··· Collected data

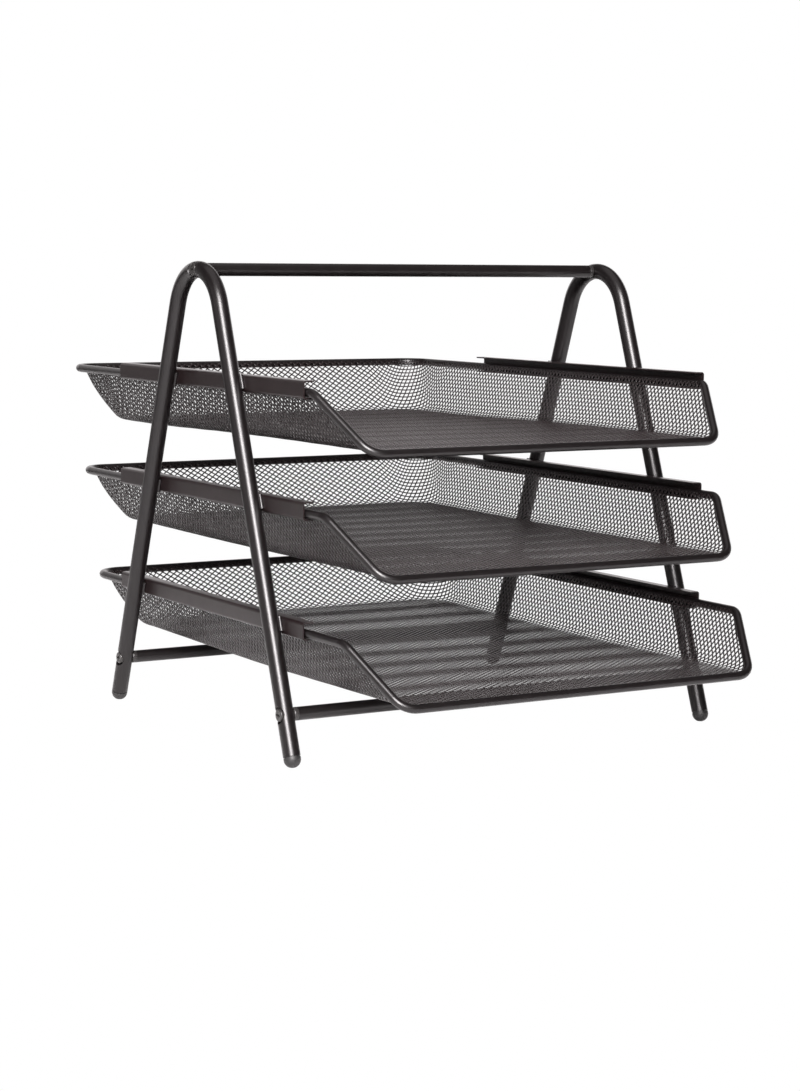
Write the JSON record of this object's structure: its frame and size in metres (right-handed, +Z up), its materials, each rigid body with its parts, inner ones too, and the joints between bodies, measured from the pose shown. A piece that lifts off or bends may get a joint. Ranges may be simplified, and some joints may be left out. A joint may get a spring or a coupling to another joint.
{
  "type": "letter tray",
  "caption": "Desk letter tray: bent-tube end frames with a carrying bar hold sliding mesh paper trays in channel rails.",
  "frame": {"origin": "on the floor, under the middle of the whole object's outline as it rests", "axes": "+Z up; X along the carrying bar; the trays' open fronts face -Y and they slide out that way"},
  "size_m": [0.2818, 0.3976, 0.2677],
  "materials": {
    "frame_coat": "semi-gloss charcoal powder coat",
    "bar_coat": "semi-gloss charcoal powder coat",
    "rail_coat": "semi-gloss charcoal powder coat on folded sheet",
    "rim_coat": "semi-gloss charcoal powder coat on solid rod",
    "mesh_coat": "satin charcoal powder coat on expanded mesh",
    "screw_black": "black-plated steel",
    "insert_steel": "black-plated turned steel",
    "foot_rubber": "matt black rubber"
  },
  "bodies": {
    "stand": {"end_frame_left": "frame_coat", "foot_cap_front_left": "foot_rubber", "foot_cap_rear_left": "foot_rubber", "rail_bottom_left": "rail_coat", "rail_middle_left": "rail_coat", "rail_top_left": "rail_coat", "end_frame_right": "frame_coat", "foot_cap_front_right": "foot_rubber", "foot_cap_rear_right": "foot_rubber", "rail_bottom_right": "rail_coat", "rail_middle_right": "rail_coat", "rail_top_right": "rail_coat", "carry_bar": "bar_coat", "lower_bar_front": "bar_coat", "lower_bar_rear": "bar_coat", "carry_bar_inserts": "insert_steel", "lower_bar_inserts": "insert_steel", "carry_bar_screws": "screw_black", "lower_bar_screws": "screw_black"},
    "tray_bottom": {"tray_rim_bottom": "rim_coat", "tray_mesh_bottom": "mesh_coat"},
    "tray_middle": {"tray_rim_middle": "rim_coat", "tray_mesh_middle": "mesh_coat"},
    "tray_top": {"tray_rim_top": "rim_coat", "tray_mesh_top": "mesh_coat"}
  },
  "joints": [
    {"name": "slide_bottom", "type": "slide", "parent": "stand", "child": "tray_bottom", "axis": [0, -1, 0], "range_m": [-0.035, 0.2]},
    {"name": "slide_middle", "type": "slide", "parent": "stand", "child": "tray_middle", "axis": [0, -1, 0], "range_m": [-0.014, 0.221]},
    {"name": "slide_top", "type": "slide", "parent": "stand", "child": "tray_top", "axis": [0, -1, 0], "range_m": [0, 0.235]}
  ]
}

······

# Given problem
State the number of lines in the data that include the string "bodies", and add nothing else.

# Solution to this problem
2